The southern updraft cluster all but collapsed as this Sioux City LP pulsated and teased chasers, but ultimately came back with a vengeance around 6:30-7pm. We all gradually migrated down toward Onawa as it became clear new growth in that area was the real deal -- or, at least, closer to it than anything else nearby. I was on the late side in making the jump south, but managed to core punch with no more than pennies or so (a situation that appeared to worsen markedly only 10 minutes later, if reflectivity aloft was any guide). Once in the heart of Onawa, the "storm of the day" as it were rapidly organized and birthed a broad but impressive lowering -- similar to the Sioux City LP, but with far beefier updraft structure and a more menacing FFD to go with.

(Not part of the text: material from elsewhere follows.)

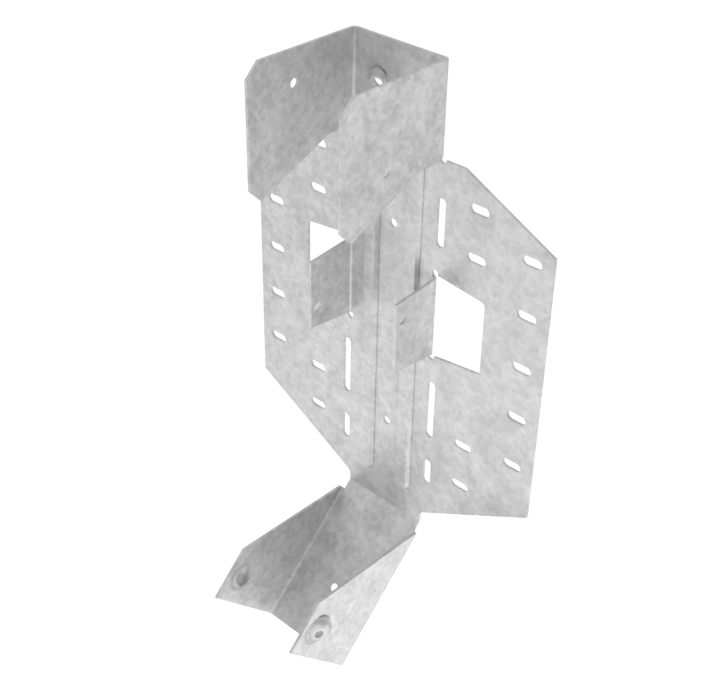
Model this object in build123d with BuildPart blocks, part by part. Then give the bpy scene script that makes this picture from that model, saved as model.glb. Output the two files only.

The tornado potential never looked sufficient visually for me to take seriously, so I quickly dove ESE in an effort to hedge toward structure until an alternative was warranted. I was quite surprised how quickly I jumped ahead of virtually everyone on the storm (convergence was not heavy by OK standards, but there must've been at least ~50 chase vehicles around town just prior) -- and I certainly wasn't complaining about it! It was within a 15-minute window here from 7:45-8:00pm, heading E on E54, that I snagged the only photos worth processing. Nestled between the helical updraft and crowds to my W and Loess Hills nightmare terrain just a few football fields to my E, legitimately impressive structure materialized at just the right time for my photography efforts.

The Loess Hills all but forced me to drop S around their periphery, rather than continuing SE to stay in the optimal structure position, which only helps if your effective horizon isn't 50 degrees after accounting for terrestrial obstacles. By the time I emerged into a good valley around Pisgah, you could say the cap was beginning to win.

Again, though, it was fairly striking how long the updraft persisted in a shriveled, LP, and highly sheared state, rather than simply evaporating as one normally sees under the circumstances. The mesoscale environment (presumably sampled reasonably well by the attached 00z OAX sounding) appeared to support a storm evolution and structure throughout the afternoon and evening that was intriguingly unique, if ultimately rather benign.

Begrudgingly assuming a target of DEN was in store the following day, I ditched the LP (still not completely shriveled into oblivion, mind you) just after sunset and made it to York for the night, only for an intense bowing line segment to plow through town around 2am.